Illustration: Liu Xidan/Global Times
"Does China Matter?" asked Gerald Segal, the renowned geopolitical analyst and prolific writer in 1999. He arrived at profoundly wrong conclusions and dismissed China as a small market that matters little to the world and as a second-rank middle power at best. Segal could be forgiven for his flawed forecast, since China was still poor and accounted for only 3 percent of global trade at the time. However, 25 years later, there is no excuse for Western analysts to continue dismissing China using logical fallacies, cherry-picked data and Orwellian doublespeak.
Such blatant propaganda is exemplified by the recent article, "China Is Gaslighting the Developing World," written by Robert Manning for the esteemed Foreign Policy magazine.
Debunking this one article is to debunk most of the anti-China propaganda emanating out of the American echo chamber.
For starters, the entire article is self-contradictory. The subtitle of the article is, "Beijing's promises of equality are a guise for hegemony" but most of the article portrays a China that is "faltering" in every aspect - at home and abroad. But, wait a minute, if China is performing so badly, there is no way it can achieve "global hegemony." The only one gaslighting everyone is the US establishment.
The rest of the article can be summarized as follows: A multipolar world is a faux utopia, de-dollarization is going nowhere, BRICS has no future, and everyone prefers the US-led world order. The standard lies about China are also recycled: Its economy is stumbling, it bullies its neighbors, it uses the "debt trap," and it has no soft power.
Let's refute those lies one by one.
First, the rise of a multipolar world is not only inevitable but is happening in real time. The economic, technological and geopolitical centers are shifting rapidly to Asia. In terms of GDP by purchasing power, BRICS is larger than G7, and Asia is larger than the collective West. According to some projections, by 2030, six out of the ten largest economies in the world will be in Asia. The world's largest and fastest-growing middle class is in the Global South. And China has been leading the world in patents and scientific publications for many years.
No serious analyst can ignore the rapid expansion of BRICS and the resentment toward US-led perpetual wars and chaos. The fact that Saudi Arabia, Iran and the UAE - three energy powerhouses and geopolitically strategic countries - opted to join BRICS last year should be a wake-up call for the exceptionalists. Thirty more countries have queued up to join BRICS, which offers a vision of multilateralism, cooperation, shared destiny and common prosperity.
As for de-dollarization, the global trends are obvious: More than half of China's cross-border transactions are now happening in yuan, and Russia-China trade is almost completely devoid of the US dollar. From Latin America to Africa and ASEAN to India, everyone is exploring ways to decouple from the US dollar, which has been weaponized. When OPEC starts selling oil for yuan, it will ring the death knell for petrodollar. Creating alternatives to the current rigged financial system is difficult but not impossible. No global reserve currency or empire lasts forever.

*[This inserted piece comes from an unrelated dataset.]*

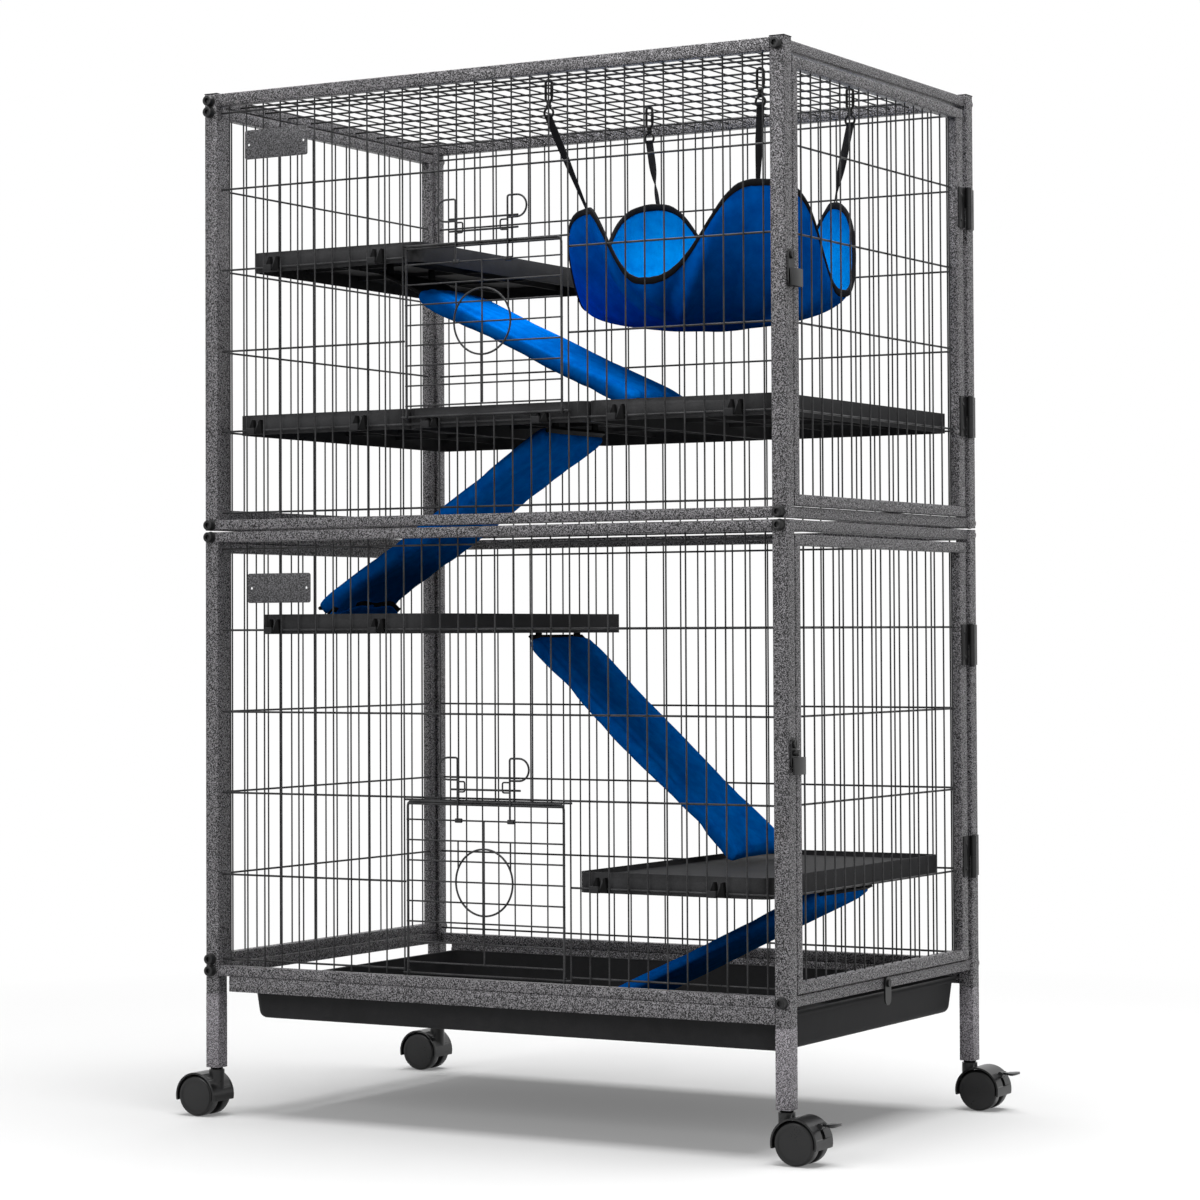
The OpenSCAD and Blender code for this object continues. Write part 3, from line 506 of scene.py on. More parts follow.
@cache
def weave() -> bpy.types.NodeTree:
    """Woven cloth: crossing threads with a soft uneven nap."""
    tree, src = new_group("WovenCloth", {
        "Threads": 900.0, "Deep": (0.0, 0.05, 0.3, 1.0), "Bright": (0.0, 0.2, 0.7, 1.0)})
    warp, weft = (
        tree.add("TexWave", {"bands_direction": way}, Vector=src["Vector"], Scale=src["Threads"],
                 Distortion=0.6, Detail=1.0).outputs["Fac"] for way in ("X", "DIAGONAL"))
    cross = tree.math("MULTIPLY", warp, weft)
    nap = tree.add("TexNoise", Vector=src["Vector"], Scale=60.0, Detail=5.0, Roughness=0.65).outputs["Fac"]
    shade = tree.math("MULTIPLY_ADD", cross, 0.25, tree.spread(nap, (0.3, 0.7), (0.15, 0.75)))
    tree.add("NodeGroupOutput", Color=tree.blend(shade, src["Deep"], src["Bright"]),
             Roughness=tree.spread(nap, (0.3, 0.7), (0.8, 0.95)), Height=cross)
    return tree.tree


@dataclass(frozen=True)
class Finish:
    """A surface finish: a name, a record slot and the values of its shader."""

    name: str
    slot: Slot
    effect: Callable[[], bpy.types.NodeTree]
    values: tuple[tuple[str, object], ...]
    bump: float
    bump_size: float
    metallic: float = 0.0
    specular: float = 0.5
    coat: float = 0.0
    sheen: float = 0.0
    sheen_tint: Color = (1.0, 1.0, 1.0)

    def material(self) -> bpy.types.Material:
        """Builds the material once and returns it from then on."""
        found = bpy.data.materials.get(self.name)
        if found:
            return found
        material = bpy.data.materials.new(self.name)
        material.use_nodes = True
        tree = Tree(material.node_tree)
        where = tree.add("TexCoord").outputs["Object"]
        effect = tree.add("Group", {"node_tree": self.effect()}, Vector=where, **dict(self.values)).outputs
        bump = tree.add("Bump", Strength=self.bump, Distance=self.bump_size, Height=effect["Height"])
        tree.fill("Principled BSDF", {
            "Base Color": effect["Color"], "Roughness": effect["Roughness"], "Normal": bump.outputs["Normal"],
            "Metallic": self.metallic, "Specular IOR Level": self.specular,
            "Coat Weight": self.coat, "Coat Roughness": 0.12, "Sheen Weight": self.sheen,
            "Sheen Roughness": 0.4, "Sheen Tint": (*self.sheen_tint, 1.0)})
        return material


def painted(name: str, slot: Slot, cells: float, valley: Color, peak: Color, bump: float, size: float,
            coat: float = 0.08) -> Finish:
    """Hammered paint with cells of a given count per metre."""
    values = (("Cells", cells), ("Valley", (*valley, 1.0)), ("Peak", (*peak, 1.0)))
    return Finish(name, slot, hammer, values, bump, size, metallic=0.3, specular=0.4, coat=coat)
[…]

While China's economy has slowed down, 32 percent of global economic growth came from China last year. Also, in 2023, China became the world's largest exporter of cars - another milestone in China's manufacturing prowess. In 2024, the World Bank projects the US to grow at 1.6 percent and the Eurozone at 0.7 percent. This means if China achieves its target GDP rate of 5 percent, it will grow 3 times faster than America and 7 times faster than Europe.
China's economy is "stumbling" forward so fast that Americans created a new word - "overcapacity" - to hobble China's success in the next-generation technologies.
Most of China's problems with many of its neighbors have one source: the US. However, China patiently works to find win-win solutions. For example, Australian Prime Minister Albanese visited Beijing last year, and now China's tariffs on Australia's coal, wine, among others, have disappeared. A recent poll also reveals that ASEAN citizens would choose China over the US.
Regarding China's so-called debt trap, let's not forget that 86 percent of developing nations' external debt is owed to private and multilateral creditors. China's share is minimal. More importantly, Chinese "debt" are crucial investments that lead to tangible projects such as highways, railways, seaports, airports, dams, schools and hospitals. These are indispensable for the growth of developing nations.
In summary, the US is now wasting an enormous amount of money on ineffective geopolitical campaigns.